En hommage à mon commentateur le plus dévoué et à son fils, ce vieux panneau couvert de rouille à l’entrée d’un  territoire dont nous aurons largement fait le tour en parole, en vélo, puis dans le souvenir où il s’échappe.

Je remets le lien sur le territoire et la dé-territorialisation posté par Thibaud dans son commentaire sur le re-paysement, car dessiner, c’est créer du territoire, un pays imaginaire sur la feuille blanche.

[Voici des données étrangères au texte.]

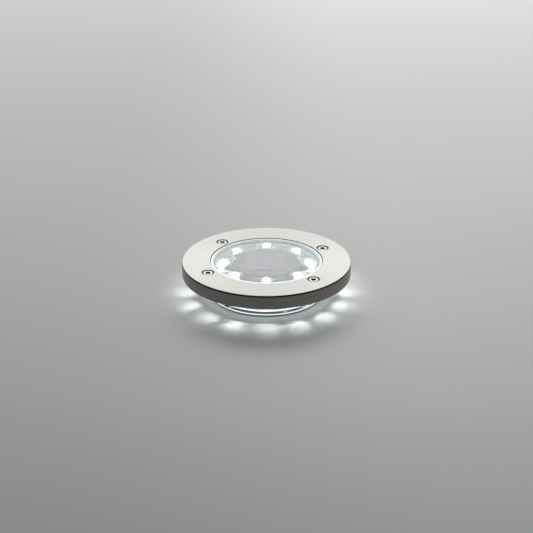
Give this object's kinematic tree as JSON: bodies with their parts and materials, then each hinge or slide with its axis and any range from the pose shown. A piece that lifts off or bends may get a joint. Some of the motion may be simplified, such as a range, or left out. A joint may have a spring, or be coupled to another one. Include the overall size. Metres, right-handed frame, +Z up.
{
  "type": "in ground well light",
  "caption": "Flat round ground light with a screwed brushed ring, a clear lens over a solar disc and cut optics, a clear cup below, and a service cap and push button in its base.",
  "frame": {"origin": "centre of the clear cup's underside, on the ground plane", "axes": "+Z up, out of the ground, along the axis of the ring; -Y towards the front of the picture; one diode lies on each row axis"},
  "size_m": [0.12, 0.12, 0.0255],
  "materials": {
    "stainless": "brushed",
    "screw_steel": "polished",
    "lens_glass": "polished",
    "clear_plastic": "polished",
    "cut_crystal": "polished",
    "led_light": "emissive",
    "drum_plastic": "satin",
    "panel": "satin",
    "cell": "satin",
    "silver": "satin",
    "brass": "turned",
    "silicone": "matte",
    "clear_silicone": "matte",
    "cap_plastic": "moulded",
    "button_rubber": "matte",
    "foam": "open cell foam",
    "board": "solder mask",
    "black_part": "moulded",
    "battery": "sleeve",
    "contact_steel": "nickel plated"
  },
  "bodies": {
    "housing": {"bezel": "stainless", "bezel_screws": "screw_steel", "threaded_inserts": "brass", "lens": "lens_glass", "lens_gasket": "clear_silicone", "clear_housing": "clear_plastic", "crystal_ring": "cut_crystal", "led_1": "led_light", "led_2": "led_light", "led_3": "led_light", "led_4": "led_light", "led_5": "led_light", "led_6": "led_light", "led_7": "led_light", "led_8": "led_light", "led_leads": "silver", "core_tub": "drum_plastic", "core_seal": "silicone", "core_screws": "screw_steel", "panel_disc": "panel", "solar_cell": "cell", "cell_busbars": "silver", "panel_leads": "silver", "control_board": "board", "driver_chip": "black_part", "inductor": "black_part", "capacitor": "black_part", "battery_cradle": "black_part", "cradle_screws": "screw_steel", "battery_cell": "battery", "contact_plus": "contact_steel", "contact_minus": "contact_steel", "battery_spring": "contact_steel", "button_seal": "silicone", "switch_body": "black_part"},
    "battery_cap": {"battery_cap": "cap_plastic", "cap_seal": "silicone", "cap_pad": "foam"},
    "power_button": {"power_button": "button_rubber", "switch_plunger": "black_part"}
  },
  "joints": [
    {"name": "cap_turn", "type": "hinge", "parent": "housing", "child": "battery_cap", "pos_m": [0, 0.005, 0.002], "axis": [0, 0, -1], "range_deg": [0, 30]},
    {"name": "button_press", "type": "slide", "parent": "housing", "child": "power_button", "axis": [0, 0, 1], "range_m": [0, 0.0012], "stiffness_N_per_m": 600, "springref_m": -0.0005}
  ]
}
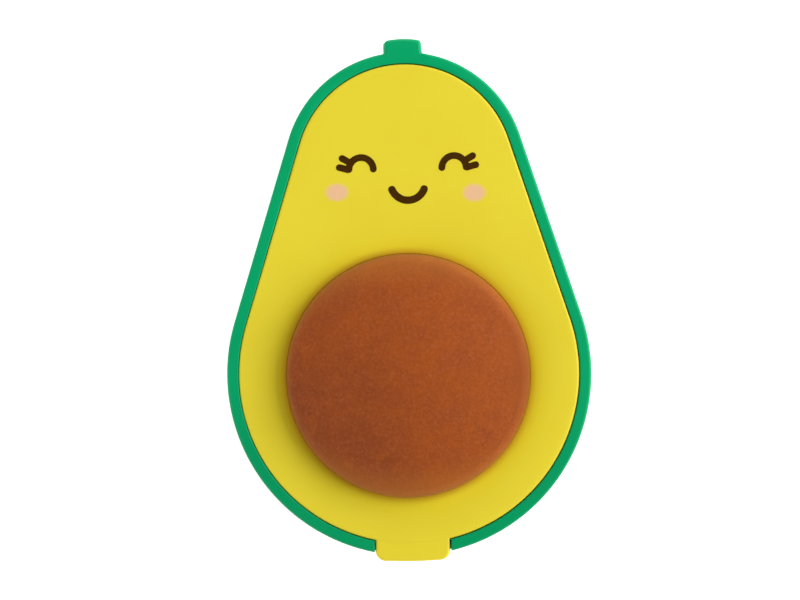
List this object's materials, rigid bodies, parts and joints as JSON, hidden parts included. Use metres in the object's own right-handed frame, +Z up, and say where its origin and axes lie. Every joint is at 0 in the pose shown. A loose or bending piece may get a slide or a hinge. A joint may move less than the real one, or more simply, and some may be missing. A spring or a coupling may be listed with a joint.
{
  "type": "avocado-shaped hinged case",
  "caption": "Small flat pocket case in the outline of a halved avocado, with a hinged lid, an inset face panel with a thumb tab and a raised soft dome.",
  "frame": {"origin": "middle of the case's outline, on the surface that its back rests on", "axes": "+Z up through the lid's face, +Y towards the hinge at the narrow end, +X to the right with the hinge at the top"},
  "size_m": [0.057, 0.0818, 0.0262],
  "materials": {
    "green_plastic": "fine satin moulding",
    "yellow_plastic": "fine satin moulding with a printed face",
    "brown_rubber": "soft matt, faintly mottled",
    "steel": "drawn wire"
  },
  "bodies": {
    "base": {"base_shell": "green_plastic", "hinge_pin": "steel"},
    "lid": {"lid_frame": "green_plastic", "lid_panel": "yellow_plastic", "pit_dome": "brown_rubber"}
  },
  "joints": [
    {"name": "lid_hinge", "type": "hinge", "parent": "base", "child": "lid", "pos_m": [0, 0.04, 0.01265], "axis": [-1, 0, 0], "range_deg": [0, 115]}
  ]
}
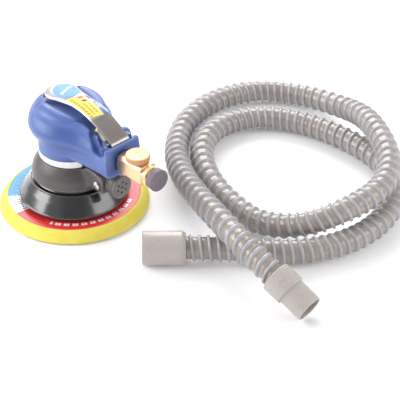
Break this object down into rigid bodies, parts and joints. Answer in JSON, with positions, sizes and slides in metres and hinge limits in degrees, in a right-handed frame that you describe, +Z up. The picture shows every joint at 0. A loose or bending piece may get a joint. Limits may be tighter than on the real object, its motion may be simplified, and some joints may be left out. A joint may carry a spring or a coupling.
{
  "type": "pneumatic random-orbit palm sander",
  "caption": "Air-driven palm sander with a round foam pad on an orbiting spindle, a press lever, an air inlet with a flow knob, a side exhaust and a loose ribbed dust hose.",
  "frame": {"origin": "the point of the pad's flat bottom face on the air motor's axis", "axes": "+Z up along the motor axis; +X from the motor axis towards the tail, where the air inlet and the exhaust are"},
  "size_m": [0.3697, 0.3923, 0.1278],
  "materials": {
    "grip_rubber": "satin moulded rubber, blue",
    "housing_metal": "turned and clear coated",
    "hard_steel": "ground",
    "plate_steel": "machined",
    "bearing_steel": "polished",
    "zinc_steel": "zinc plated",
    "rotor_alloy": "machined",
    "vane_fibre": "phenolic fibre",
    "screen_mesh": "pierced sheet",
    "brass": "machined, slightly dulled",
    "valve_brass": "turned",
    "seal_rubber": "black nitrile",
    "skirt_gloss": "glossy black",
    "cup_plastic": "moulded, dark grey",
    "muffler_plastic": "moulded black",
    "felt": "felt",
    "hook_fabric": "hook and loop",
    "foam": "closed-cell foam, yellow",
    "plate_plastic": "glass-filled",
    "pad_print": "printed film in red, white and sky blue",
    "lever_steel": "brushed stainless sheet",
    "badge_blue": "light blue, domed",
    "label_yellow": "yellow film",
    "stripe_blue": "blue film",
    "knob_brass": "machined, slightly dulled",
    "cap_black": "soft black",
    "hose_grey": "warm light grey wall with a paler spiral rib",
    "cuff_grey": "smooth light grey"
  },
  "bodies": {
    "housing": {"grip_shell": "grip_rubber", "motor_housing": "housing_metal", "cylinder": "hard_steel", "dowel_pins": "zinc_steel", "lower_end_plate": "plate_steel", "upper_end_plate": "plate_steel", "lock_ring": "plate_steel", "wave_washer": "zinc_steel", "lower_bearing_outer_ring": "bearing_steel", "upper_bearing_outer_ring": "bearing_steel", "inlet_bushing": "zinc_steel", "inlet_screen": "screen_mesh", "regulator_body": "brass", "inlet_nipple": "brass", "valve_seat": "brass", "valve_bush": "valve_brass", "valve_spring": "zinc_steel", "lever_pin": "zinc_steel", "skirt": "skirt_gloss", "shroud_cup": "cup_plastic", "exhaust_screws": "zinc_steel", "exhaust_collar": "muffler_plastic", "muffler_body": "muffler_plastic", "muffler_felt": "felt", "muffler_cap": "muffler_plastic"},
    "rotor": {"balancer_shaft": "hard_steel", "bearing_circlip": "zinc_steel", "rotor_key": "hard_steel", "rotor": "rotor_alloy", "rotor_vanes": "vane_fibre", "lower_bearing_inner_ring": "bearing_steel", "upper_bearing_inner_ring": "bearing_steel", "spindle_bearing_outer_ring": "bearing_steel"},
    "pad": {"hook_face": "hook_fabric", "pad_foam": "foam", "backing_plate": "plate_plastic", "label_disc": "pad_print", "pad_stud": "zinc_steel", "pad_washer": "zinc_steel", "pad_spindle": "hard_steel", "spindle_screw": "zinc_steel", "spindle_bearing_inner_ring": "bearing_steel"},
    "lower_balls": {"lower_bearing_balls": "bearing_steel"},
    "upper_balls": {"upper_bearing_balls": "bearing_steel"},
    "spindle_balls": {"spindle_bearing_balls": "bearing_steel"},
    "lever": {"throttle_lever": "lever_steel", "lever_badge": "badge_blue", "lever_label": "label_yellow", "lever_stripe": "stripe_blue"},
    "valve": {"valve_stem": "valve_brass", "valve_washer": "seal_rubber"},
    "knob": {"regulator_knob": "knob_brass", "regulator_spool": "valve_brass", "spool_o_ring": "seal_rubber"},
    "cap": {"inlet_cap": "cap_black"},
    "hose": {"hose_tube": "hose_grey", "hose_cuff_large": "cuff_grey", "hose_cuff_small": "cuff_grey"}
  },
  "joints": [
    {"name": "rotor_spin", "type": "hinge", "parent": "housing", "child": "rotor", "pos_m": [0, 0, 0], "axis": [0, 0, 1], "continuous": true},
    {"name": "pad_spin", "type": "hinge", "parent": "rotor", "child": "pad", "pos_m": [-0.00197, 0.00154, 0], "axis": [0, 0, 1], "continuous": true},
    {"name": "lower_balls_spin", "type": "hinge", "parent": "housing", "child": "lower_balls", "pos_m": [0, 0, 0.0618], "axis": [0, 0, 1], "continuous": true},
    {"name": "upper_balls_spin", "type": "hinge", "parent": "housing", "child": "upper_balls", "pos_m": [0, 0, 0.1022], "axis": [0, 0, 1], "continuous": true},
    {"name": "spindle_balls_spin", "type": "hinge", "parent": "rotor", "child": "spindle_balls", "pos_m": [-0.00197, 0.00154, 0.0325], "axis": [0, 0, 1], "continuous": true},
    {"name": "lever_press", "type": "hinge", "parent": "housing", "child": "lever", "pos_m": [0.0684, 0, 0.1046], "axis": [0, -1, 0], "range_deg": [0, 3], "stiffness_Nm_per_rad": 6, "springref_deg": -5.73},
    {"name": "valve_push", "type": "slide", "parent": "housing", "child": "valve", "axis": [0, 0, -1], "range_m": [0, 0.001], "deforming": ["valve_spring"]},
    {"name": "regulator_turn", "type": "hinge", "parent": "housing", "child": "knob", "pos_m": [0.0975, 0, 0.1], "axis": [0, 0, 1], "range_deg": [0, 180]},
    {"name": "cap_pull", "type": "slide", "parent": "housing", "child": "cap", "axis": [1, 0, 0], "range_m": [0, 0.03]},
    {"name": "hose_lay", "type": "slide", "parent": "housing", "child": "hose", "axis": [1, 0, 0], "range_m": [0, 0.15]}
  ],
  "couplings": [
    {"joint": "lower_balls_spin", "follows": "rotor_spin", "ratio": 0.4},
    {"joint": "upper_balls_spin", "follows": "rotor_spin", "ratio": 0.391},
    {"joint": "spindle_balls_spin", "follows": "pad_spin", "ratio": 0.4},
    {"joint": "valve_push", "follows": "lever_press", "m_per_rad": 0.0184}
  ]
}
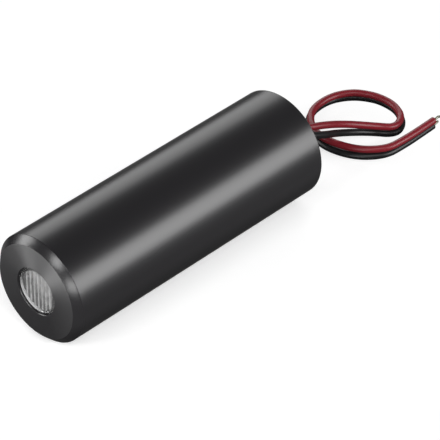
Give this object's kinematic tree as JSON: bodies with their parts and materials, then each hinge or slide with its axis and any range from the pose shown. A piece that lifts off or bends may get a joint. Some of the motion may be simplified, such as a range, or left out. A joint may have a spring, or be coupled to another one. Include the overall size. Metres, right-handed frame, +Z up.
{
  "type": "laser diode module",
  "caption": "Cylindrical line-projecting laser diode module: turned black barrel, ribbed line lens in its front aperture, driver inside and flying leads from the back.",
  "frame": {"origin": "on the optical axis, at the middle of the barrel's length", "axes": "+X along the optical axis, out of the aperture; +Z up, with the barrel lying on its side on a table one barrel radius below the origin"},
  "size_m": [0.0936, 0.0219, 0.02],
  "materials": {
    "anodised_aluminium": "black anodised, satin",
    "lens_acrylic": "moulded, polished ribs",
    "turned_brass": "turned, bright",
    "collimator_glass": "moulded, polished",
    "spring_steel": "drawn wire",
    "gold_plated_steel": "gold plated",
    "nickel_plated_steel": "nickel plated",
    "sealing_glass": "fused",
    "window_glass": "polished",
    "submount_ceramic": "lapped",
    "semiconductor": "polished die",
    "glass_epoxy_board": "green solder mask",
    "moulded_epoxy": "moulded, matt",
    "tantalum_epoxy": "moulded, yellow",
    "capacitor_ceramic": "sintered",
    "resistor_ceramic": "glazed film on ceramic",
    "solder": "soldered, bright",
    "tinned_copper": "tinned strands",
    "grommet_rubber": "moulded, matt",
    "red_insulation": "extruded vinyl, soft gloss",
    "black_insulation": "extruded vinyl, soft gloss"
  },
  "bodies": {
    "root": {"housing": "anodised_aluminium", "line_lens": "lens_acrylic", "optics_block": "turned_brass", "lens_cell": "turned_brass", "collimating_lens": "collimator_glass", "lens_retaining_ring": "turned_brass", "focus_spring": "spring_steel", "diode_header": "gold_plated_steel", "pin_seals": "sealing_glass", "diode_pins": "gold_plated_steel", "diode_can": "nickel_plated_steel", "diode_window": "window_glass", "chip_submount": "submount_ceramic", "laser_chip": "semiconductor", "monitor_photodiode": "semiconductor", "diode_clamp_ring": "turned_brass", "driver_board": "glass_epoxy_board", "driver_chip": "moulded_epoxy", "pass_transistor": "moulded_epoxy", "tantalum_capacitor": "tantalum_epoxy", "ceramic_capacitors": "capacitor_ceramic", "resistors": "resistor_ceramic", "protection_diode": "moulded_epoxy", "pin_solder_joints": "solder", "lead_solder_joints": "solder", "rear_cap": "anodised_aluminium", "lead_grommet": "grommet_rubber", "red_lead": "red_insulation", "black_lead": "black_insulation", "red_solder_tail": "tinned_copper", "black_solder_tail": "tinned_copper", "red_lead_tip": "tinned_copper", "black_lead_tip": "tinned_copper"}
  },
  "joints": []
}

Extrait : « dans Mille Plateaux, Deleuze et Guattari utilisent l’exemple de la main de l’homme pour décrire ce processus, et nous amène du coup à une définition profondément teinté par une pensée de la technique:

Chez les animaux nous savons l’importance de ces activités qui consistent à former des territoires, à les abandonner ou à en sortir, et même à refaire territoire sur quelque chose d’une autre nature (l’éthologue dit que le partenaire ou l’ami d’un animal « vaut un chez soi », ou que la famille est un « territoire mobile »). A plus forte raison l’hominien : dès son acte de naissance, il déterritorialise sa patte antérieure, il l’arrache à la terre pour en faire une main, et la reterritorialise sur des branches et des outils. Un bâton à son tour est une branche déterritorialisée. Il faut voir comme chacun, à tout âge, dans les plus petites choses comme dans les plus grandes épreuves, se cherche un territoire, supporte ou mène des déterritorialisations, et se reterritorialise presque sur n’importe quoi, souvenir, fétiche, ou rêve. […] On ne peut même pas dire ce qui est premier, et tout territoire suppose peut-être un déterritorialisation préalable; ou bien tout est en même temps. »— Gilles Deleuze, Felix Guattari ; Qu’est-ce que la philosophie ?; pp.66

Et plus loin, le commentateur poursuit :

« Le capitalisme « déterritorialise » pour mieux générer des flux de capital. Il ne déterritorialise pas comme d’un acte créatrice, voire artistique, ou pour une quelconque idéologie d’un monde meilleur. Car, comme nous avons déjà dit, le déterritorialisation est d’habitude un mouvement créatif, voire un mouvement essentiel dans le flux essentiel du renouvellement de la « Nature », ou de la vie. Au contraire, le capitalisme déterritorialise pour mieux assurer des flux de capital, c’est son prérogative. L’axiomatique de ce point de vue permet de remplacer le l’objet, le mœurs ou le processus territorialisé par un autre « d’un même valeur » et ainsi le faire rentrer dans l’économie marchande généralisée. »

Sinon, je ne crois pas qu’on parle des Roms dans le numéro de septembre de Côté Ouest, qui vient de sortir.